The welded aluminum sculptures in Victor Garcia's living room are light, airy. They reach to the ceiling. They take your breath away.

"I do them for fun," he said with an easy shrug.

There's no clue in the work that this is the artistry of a 32-year-old school air conditioning maintenance man. That is his bread. This is his soul.

Garcia displays his sculptures in an apricot-colored house in what used to be a nameless neighborhood south of downtown Bradenton. Now it's called the Village of the Arts, and when I say the place is hot, I'm not talking about the weather.

I visited the village earlier this week to learn more about a project that Tampa officials want to emulate. Wouldn't it be grand, after all these years of falling down for professional baseball, football and ice hockey? I also asked a question, though: Why should all the benefits of an arts district go only to artists?
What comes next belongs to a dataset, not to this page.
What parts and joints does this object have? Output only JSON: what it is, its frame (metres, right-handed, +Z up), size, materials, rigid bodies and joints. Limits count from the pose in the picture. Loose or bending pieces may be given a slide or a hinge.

Well, they have to take some risks, and artists tend to be more willing than the rest of us. Tampa officials want to encourage them to buy homes in a dilapidated, even dangerous east Tampa neighborhood north of Interstate 4, restore the houses, live in them, show their art in them - and in the process revive the area. Some work is already under way.

The Tampa neighborhood has much to recommend it. It's a pocket of architectural finds, those classic cigar worker houses from 80 years ago. The 220 houses in the Bradenton art village are ramshackle by comparison.

But what's happening in Bradenton is exciting. If they can pull it off in a city with a population of 52,000, surely it can't be too hard in Tampa, more than six times as big.

Plans for the village took shape in 1999. The idea came from a savvy Bradenton official desperate for a way to clean up streets riddled with drugs and prostitution.

The city promised new streetlights, sidewalks, better intersections. There would be some small matching grants for artists to fix up lawns and facades.

So the word went out. Quilter Linda Bronkema joined last year. Her store, Bits & Pieces, sits on a corner with a colorful sign out front that identifies her shop as one among 33 galleries within the 18 blocks of the village.

As stark and modern as Garcia's sculpture gallery is, Bronkema's shop is sweet and homey. She displays only her own work, or that of relatives and close friends.

She has those familiar double wedding ring quilts. She showed me another she's making, in which cats appear to be crafting a quilt dotted by fish. She handles the fabric so lovingly she makes visitors wear gloves. Fingers can leave oily stains behind.

Bronkema took me from room to room, from the front porch to the living room, the dining room, what must have once been a bedroom. Small antiques were everywhere, even in the bathroom.

"My criteria for the shop is, if I like it, I have it," she said.

Later we were joined by Annie Russini, who owns a nearby gallery, The Village Veranda. Russini is president of the Arts Guild of Manatee, which oversees village activities.

She was quick to say the drug dealing is slowly leaving the neighborhood, that the police put more officers out during regular art walks. And housing prices are doing what the city wanted them to do: Houses that once sold for $35,000 are now going for as much as $110,000.

"To me, the sky's the limit as far as value," Russini said.

But she worries that the village will become a victim of its success, what she called the "SoHo phenomenon" - a reference to the New York City neighborhood that artists revived but the rich took over.

How ironic it would be. We hear so much in Florida about the economic impact of tourism, the dollars that pro sports bring in. Art is foreign territory, like a land many of us can't even imagine. It can be hard to grasp that creativity has significant cash value.

You remember that movie about the glories of baseball, Field of Dreams, and its most famous line. Linda Bronkema borrowed it to talk about the rising success of Bradenton's Village of the Arts.

"Build it," she said, "and they will come."